If not I guess I'll have to do the one wing at a trime bit.

Bill Rambo
RV-7A
Std Fuselage
 
I did that, checked with Van's just in case I was missing something, they told me there was no reason not to do it all later. I am in the same boat as you, fuselage in the garage, completed wings in my hangar. Hope this helps.
 
There's no real need to plug in the wings so soon. You can wait until the fuse and wings are finished and assemble all simultaneously at the hangar to better effect. The critical process is setting incidence and getting both wings exactly the same. You can't do that or set the sweep or compare square-to-the-tail without both installed. When you make two different set-ups you're sure to introduce variation. Match drilling the rear spar, tank bracket, lower skin, and fabbing the tubes don't take all that long. With some support at the tip, one person can drag out the wing three inches after drilling to install the nutplates. Reinstall, stuff in the controls, ailerons, and flaps, and go flying (almost!). Far less monkey motion and superior precision if you wait.

Watch out for this: the round head rivet above the fuse's rear spar slot will likely interfere a bit with the spar cut to plan's dimensions and cause forward sweep. Be ready to deal with this in confined quarters.

John Siebold
 
I agree - leaving the wing mounting to later is no problem. My wings never touched the fuselage until a month before first flight when the project moved to the hangar for final assembly.

Paul
 
A further question on the same line: is there any difficulty mounting wings with the landing gear installed? I guess level is level though, I'll just need to raise my "sawhorses" higher to get it off the gear when installing the wings.

Comments?

Jekyll
 
No reason not to wait in your limited space. I would ad however, that as a rule, do everything you possibly can at home when able where you see it and can do it every day. Too often things get put off for the hanger then its much harder to get to the hanger in your day to day madness of things.

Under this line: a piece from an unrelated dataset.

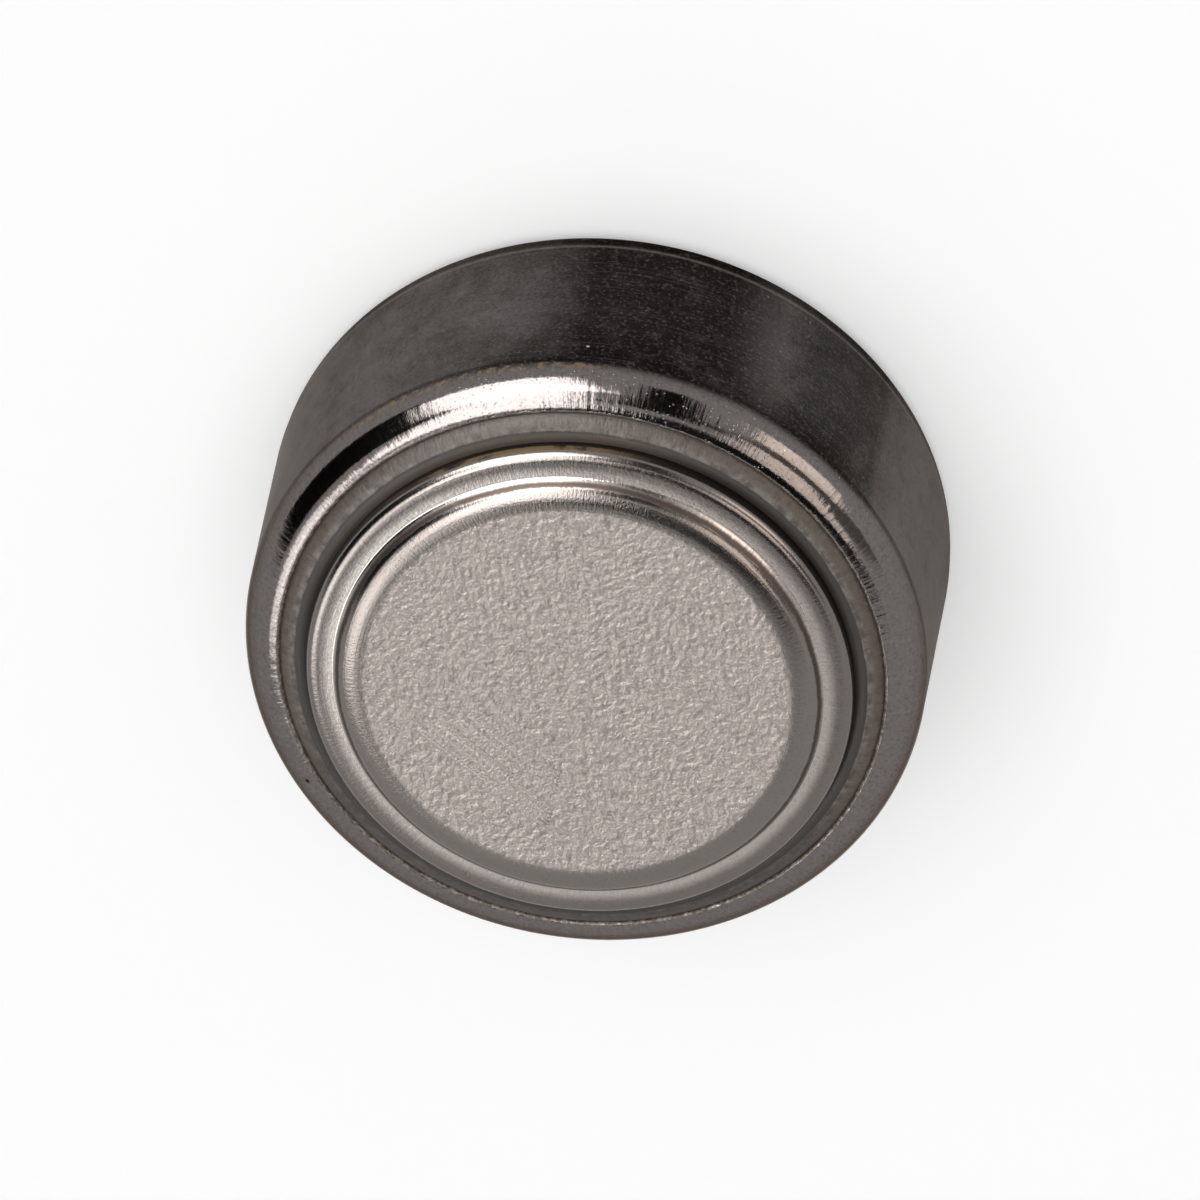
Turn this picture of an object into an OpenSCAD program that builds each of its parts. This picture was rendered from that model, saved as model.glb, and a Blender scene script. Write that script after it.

As an example, in this case, if you were able to do it now, you could rig the flight controls, put in the stops, trim the flaps, do the transisition fairings, and so on and so forth. I watched one guy at my field get to the hanger so quickly, that he spent over a year there dong stuff he should have done at home. He rantted and raved for a year about how tough it was to get to the hanger after work blah blah blah.

Just a thought for you.
Will work either way.
Best
 
Ditto Kahuna's comments. I pulled the whole rig into the driveway, leveled it, installed the wings and drilled rear spar attach. Then took one off and wheeled it back into the garage. This way I was able to do flap fitting, plumbing, wiring, tip install, drill for belly skin screws, root fairings, etc. When done, I swapped out the wings and repeat. It's an aweful lot to do at a hangar unless you live real close.